# Set task
Give all of the lines again, with nothing added or dropped.

# Recorded data
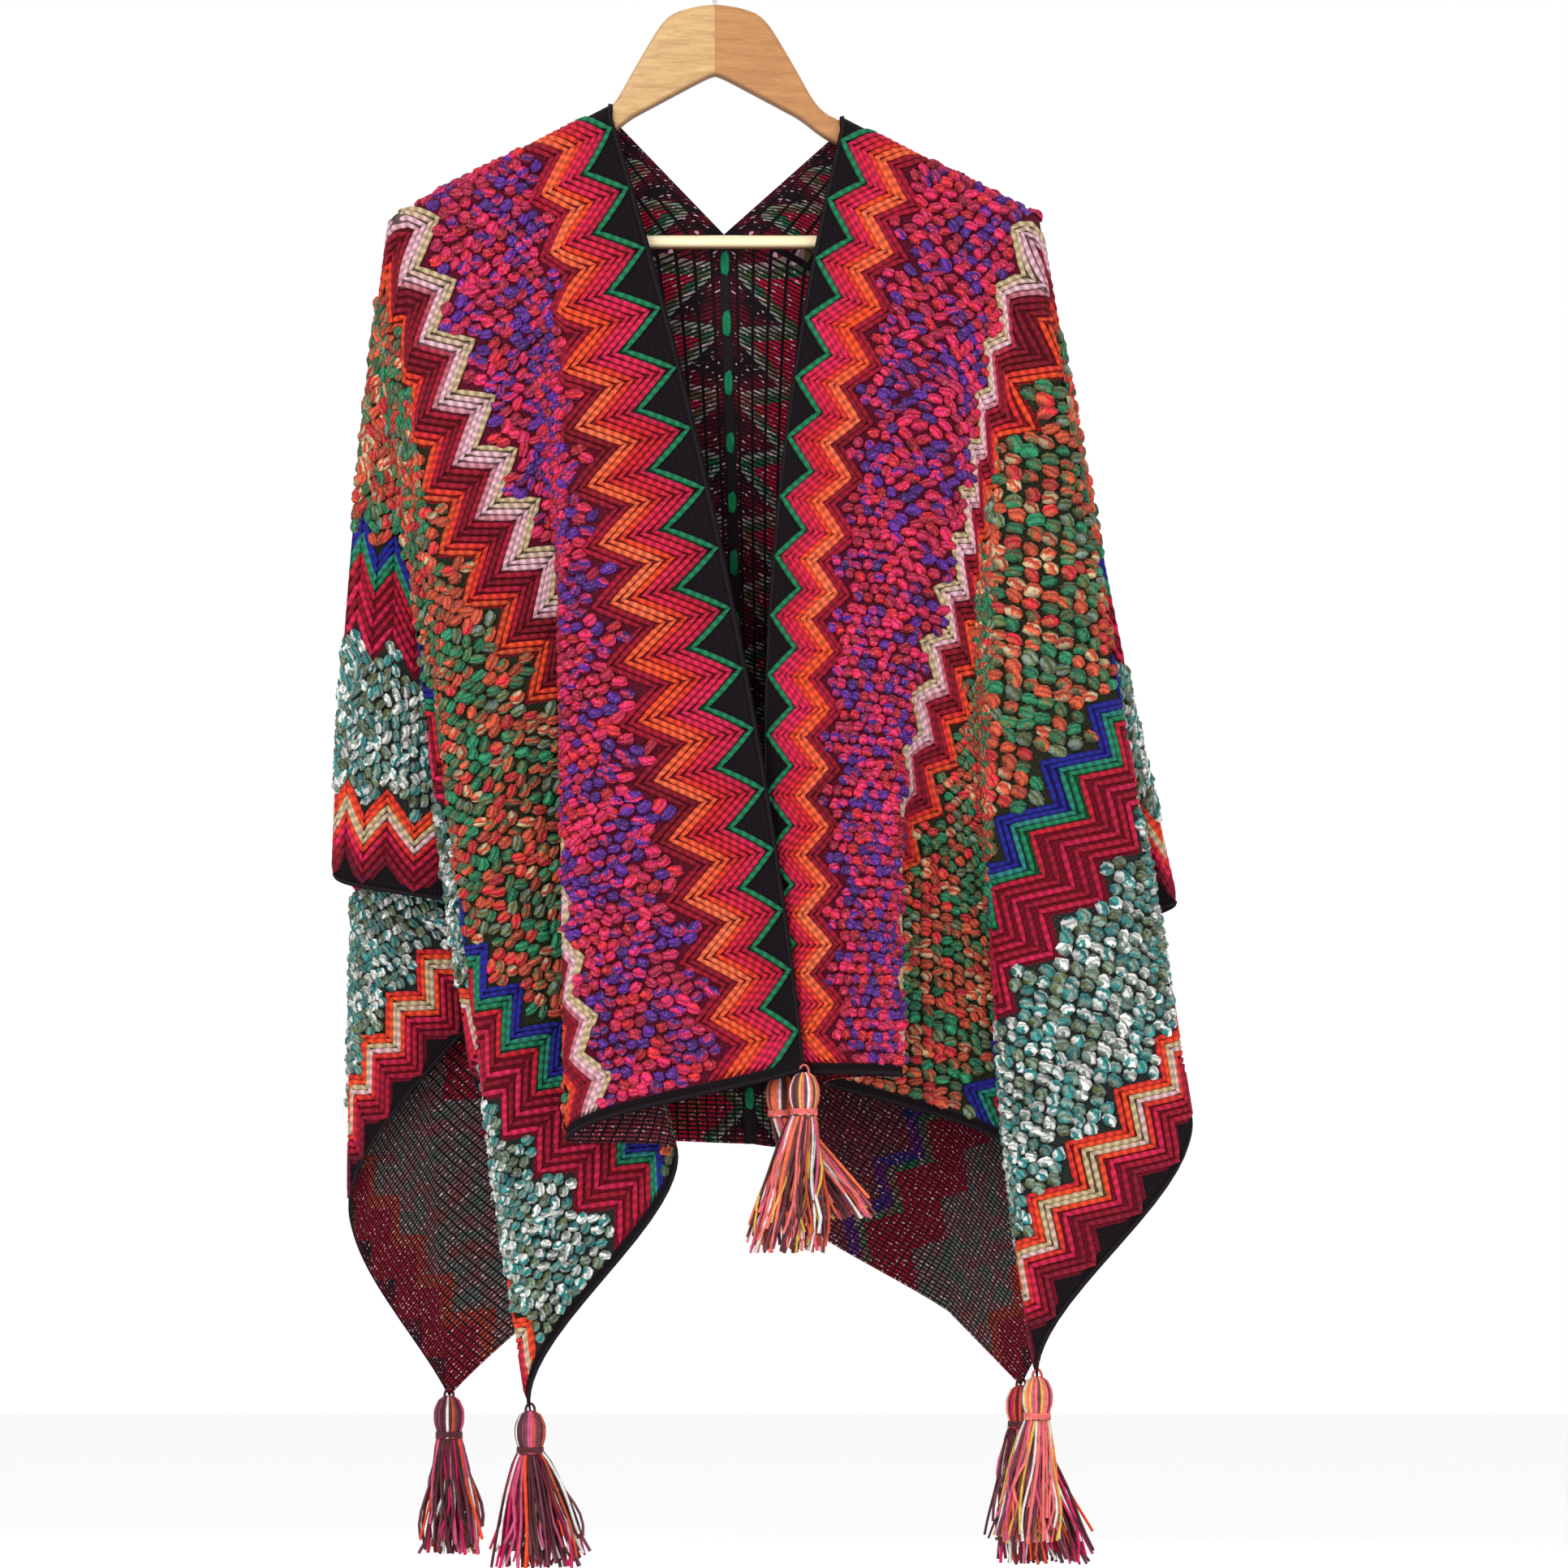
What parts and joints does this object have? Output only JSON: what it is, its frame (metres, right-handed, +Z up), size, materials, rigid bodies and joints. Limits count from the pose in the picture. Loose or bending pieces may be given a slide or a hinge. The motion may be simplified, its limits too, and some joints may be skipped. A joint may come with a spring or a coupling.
{
  "type": "open-front knitted poncho on a wooden hanger",
  "caption": "Open-front knitted poncho with zigzag and bobble bands and corner tassels, hung in folds on a wooden bar hanger.",
  "frame": {"origin": "inside top of the hanger's hook, where it rests on a rod", "axes": "+Z up, the garment's front faces -Y, +X to the viewer's right"},
  "size_m": [0.5869, 0.1888, 1.1285],
  "materials": {
    "knit_left": "knitted wool, many colours",
    "knit_right": "knitted wool, many colours",
    "tassel_yarn": "loose yarn",
    "hanger_wood": "clear lacquer",
    "bar_wood": "plain sanded",
    "hook_metal": "plain wire"
  },
  "bodies": {
    "root": {"panel_left": "knit_left", "panel_right": "knit_right", "tassel_left_front_inner": "tassel_yarn", "tassel_right_front_inner": "tassel_yarn", "tassel_left_front_outer": "tassel_yarn", "tassel_left_back_outer": "tassel_yarn", "tassel_right_front_outer": "tassel_yarn", "tassel_right_back_outer": "tassel_yarn", "hanger_arm_left": "hanger_wood", "hanger_arm_right": "hanger_wood", "hanger_bar": "bar_wood", "hanger_hook": "hook_metal"}
  },
  "joints": []
}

# Exercise result
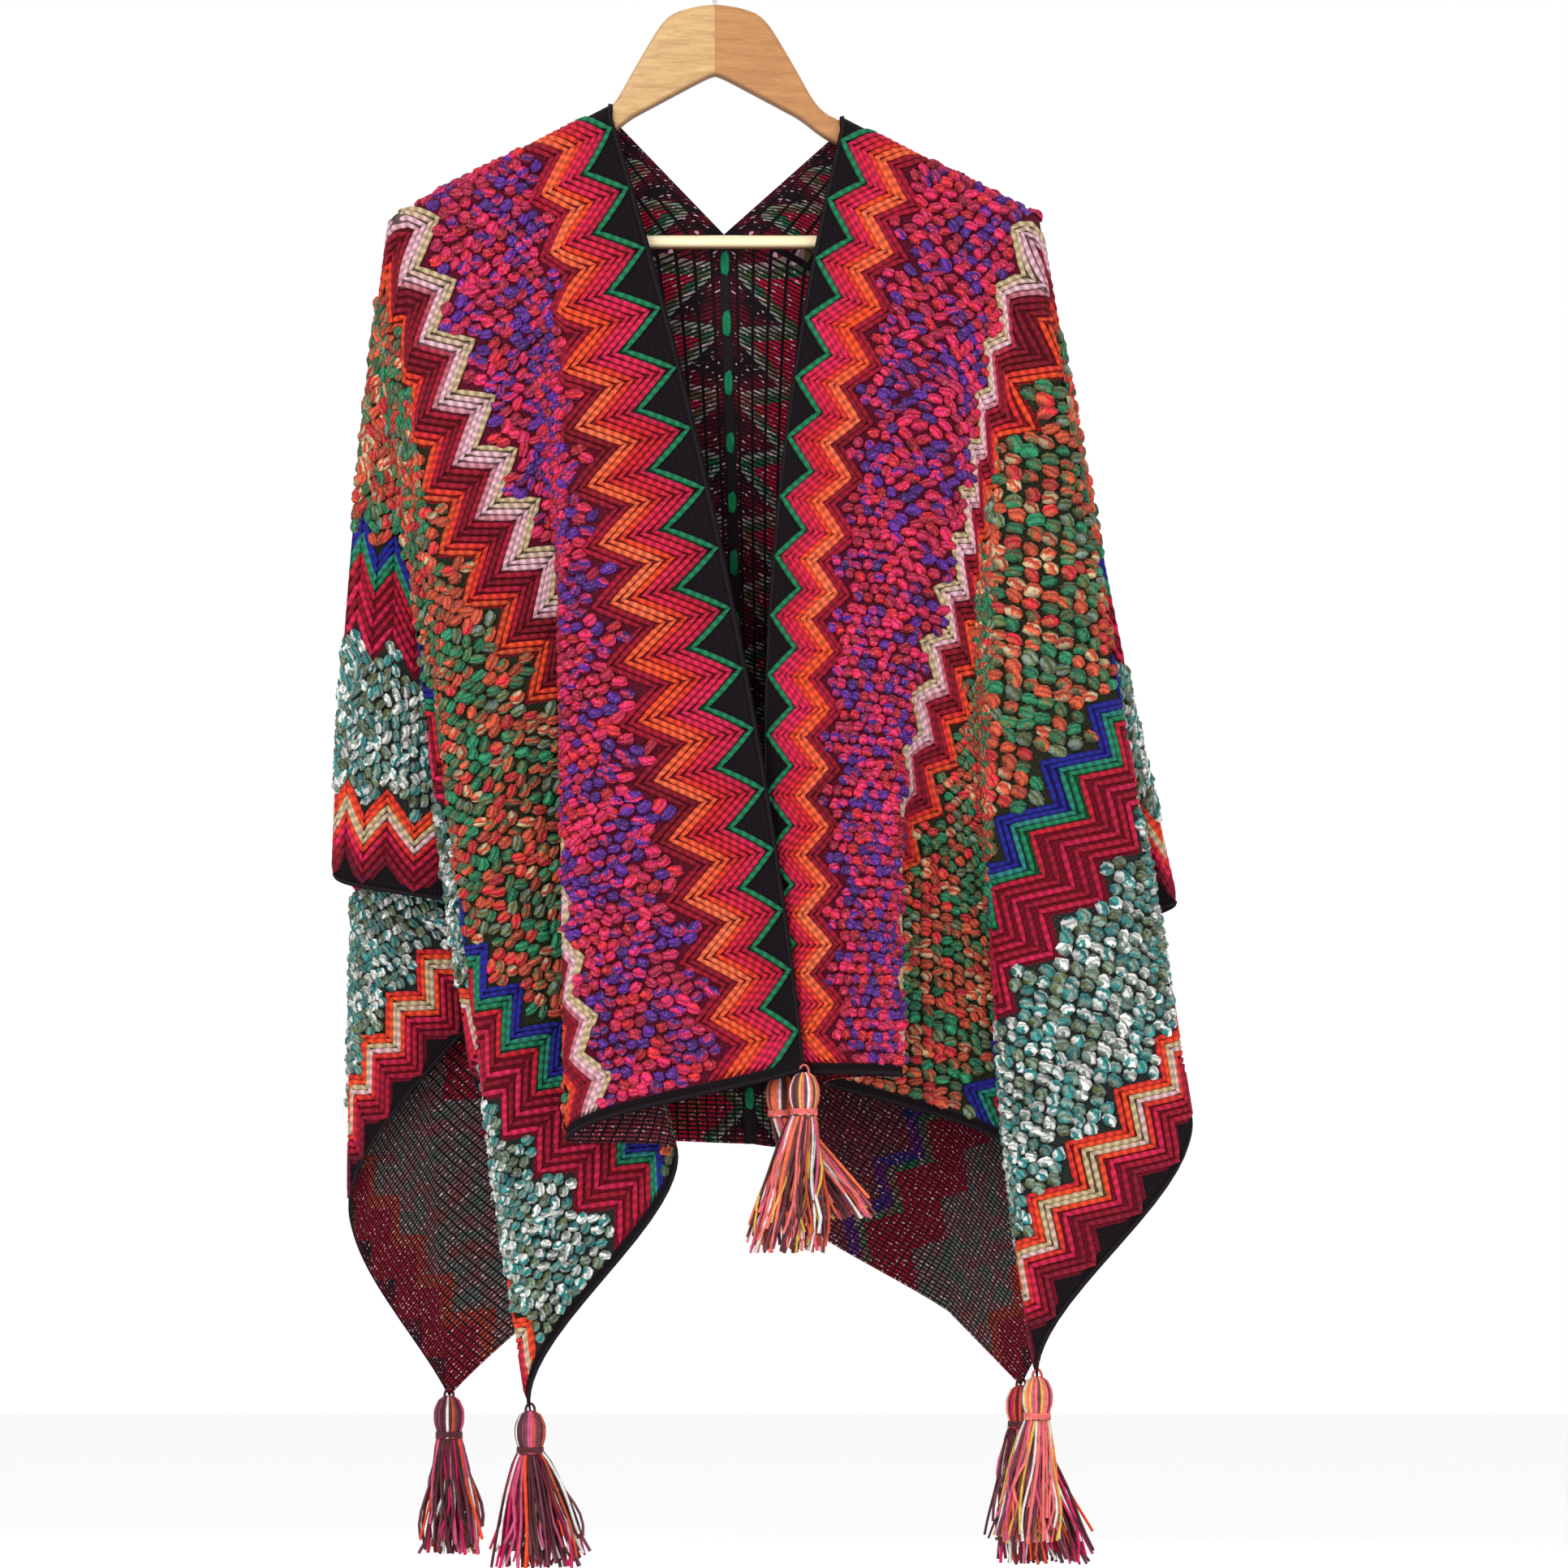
What parts and joints does this object have? Output only JSON: what it is, its frame (metres, right-handed, +Z up), size, materials, rigid bodies and joints. Limits count from the pose in the picture. Loose or bending pieces may be given a slide or a hinge. The motion may be simplified, its limits too, and some joints may be skipped. A joint may come with a spring or a coupling.
{
  "type": "open-front knitted poncho on a wooden hanger",
  "caption": "Open-front knitted poncho with zigzag and bobble bands and corner tassels, hung in folds on a wooden bar hanger.",
  "frame": {"origin": "inside top of the hanger's hook, where it rests on a rod", "axes": "+Z up, the garment's front faces -Y, +X to the viewer's right"},
  "size_m": [0.5869, 0.1888, 1.1285],
  "materials": {
    "knit_left": "knitted wool, many colours",
    "knit_right": "knitted wool, many colours",
    "tassel_yarn": "loose yarn",
    "hanger_wood": "clear lacquer",
    "bar_wood": "plain sanded",
    "hook_metal": "plain wire"
  },
  "bodies": {
    "root": {"panel_left": "knit_left", "panel_right": "knit_right", "tassel_left_front_inner": "tassel_yarn", "tassel_right_front_inner": "tassel_yarn", "tassel_left_front_outer": "tassel_yarn", "tassel_left_back_outer": "tassel_yarn", "tassel_right_front_outer": "tassel_yarn", "tassel_right_back_outer": "tassel_yarn", "hanger_arm_left": "hanger_wood", "hanger_arm_right": "hanger_wood", "hanger_bar": "bar_wood", "hanger_hook": "hook_metal"}
  },
  "joints": []
}